Perhaps the biggest mistake made by some job candidates is going to an interview unprepared. When looking for a job, it is in everyone's best interests to do everything possible to maximize the chance of being offered a position, and that includes coming prepared for the interview.
Let's face it, the questions asked during an interview, and the exchange of information that takes place, is not how people normally communicate with each other. It is a structured and formal process because of the very compressed time period in which the meetings take place.
It's also an important process to both the interviewer and the job applicant because a key decision takes place following an interview: whether or not to make an offer of employment to an applicant. Overall, the entire process is suboptimal, but it's the best solution the workplace has right now. In the end, however, the same conclusion holds true: Properly preparing for an interview can maximize the chances of being offered a job.
Because of the "unnatural" way in which the meeting is conducted, interviewing is a skill that everyone needs to develop. The more time spent practicing this skill outside of an actual job interview, the better the odds of "nailing" a response during the meeting.
We've outlined six steps that anyone can use when preparing for a job interview. Some of these steps, such as practicing questions and answers, can be done immediately. For others, such as researching the company, it's better to wait until it's closer to an actual interview.
It isn't necessary to wait until there is an interview scheduled to start practicing answering and asking interview questions. We've already put together several guides in this area including:
In those guides, there are examples of interview questions as well as techniques candidates can use and practice. Preparing responses to interview questions ahead of time will help job candidates to stay relaxed when they're answering interview questions in front of the actual team.
Whenever thinking about any type of change, it's always a good idea to step back and spend time doing some deep reflection. Individuals can objectively examine their skills and accomplishments as an employee, and see if they really match up against their long-term career plans.
If anyone has a gap in a skill or knowledge area, now is as good a time as any to close it. There are many self-help and self assessment tools available in the marketplace, as well as 360 degree feedback mechanisms. Something as simple as a Myers-Brigg type indicator can help gain valuable insight into someone's makeup as a human being and a worker.

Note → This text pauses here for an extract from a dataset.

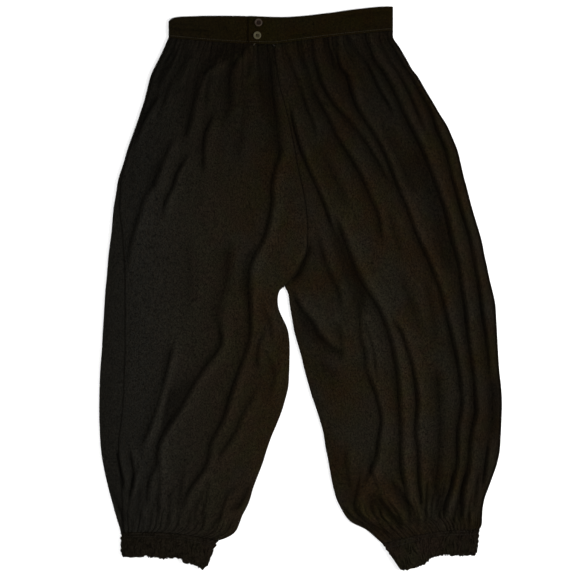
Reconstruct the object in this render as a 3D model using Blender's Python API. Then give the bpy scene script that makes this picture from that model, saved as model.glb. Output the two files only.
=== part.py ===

While completing the self-assessment and reflecting on past accomplishments, it's a good idea to update a resume. Anyone that hasn't updated this document in a long time may want to review some of our very targeted information on resume writing.
There are two big takeaways from those articles we'd like to stress. The first is to make sure the appropriate resume format is being used; one that highlights accomplishments, and compliments the chosen career path. The second is to make sure any document sent to a potential employer, including the resume, is free of grammatical and spelling errors.
Write it, proof read it, and then share the document with a trusted friend. Make sure all of the typos and mistakes are removed before a hiring manager ever sees it.
Before going on a job interview, candidates should make sure they've gathered and read through as much information as possible about a potential new employer. While this research will certainly get everyone through the dreaded "Tell me what you know about our company?" interview question, it will also help candidates to relax during the meeting.
A quick visit to the company's website will usually reveal most of the information required during the meeting, but don't forget to take a look at a financial website such as Yahoo Finance to learn a bit more about their industry and competitors. While knowing about a company itself is impressive, knowing something about their competitors and the industry itself goes even further.
Part of this research should also include knowing where the interview is located. Plan to arrive 20 minutes before the scheduled meeting time. Even if it's necessary to wait in the car, make sure to enter the building exactly 10 minutes early.
Never underestimate the power of first impressions. First impressions on job interviews usually happen as soon as a candidate walks through a door, and the interview team looks at how they're dressed. We have an entire topic dedicated to Dressing for an Interview, but here are some basic tips.
Try to understand what the corporate culture is like at each company, and combine that information with the type of position being pursued. When all that information has been processed, it comes down to this: dress for the part. Also pay attention to details, especially shoes. Another rule to remember is this: simple is better than flashy when it comes to jewelry.
Most job interviewers make the mistake of thinking no one will notice the small details. People do, especially when it's their job to assess the candidate's fit as a future employee in their department.
The final item in our six step process is a list of materials everyone should bring, or gather, during the interview. At the top of the list should be any background materials prepared such as fresh copies of a resume or other documents that are likely to be shared during the meeting. Job candidate should also bring a pad of paper to take notes (sparingly), and a nice looking pen (a detail).
Make sure to get business cards from everyone participating in the interview process. That makes it easier to address the thank you letters after the meeting is over. That brings up the final recommendation.
Sending thank you letters is a simple way to leave a final good impression. Even if the fit isn't a good one, make sure to send a thank you to everyone for the time they took out of their busy schedules to meet. It's always possible they might call back for a job that is a better fit.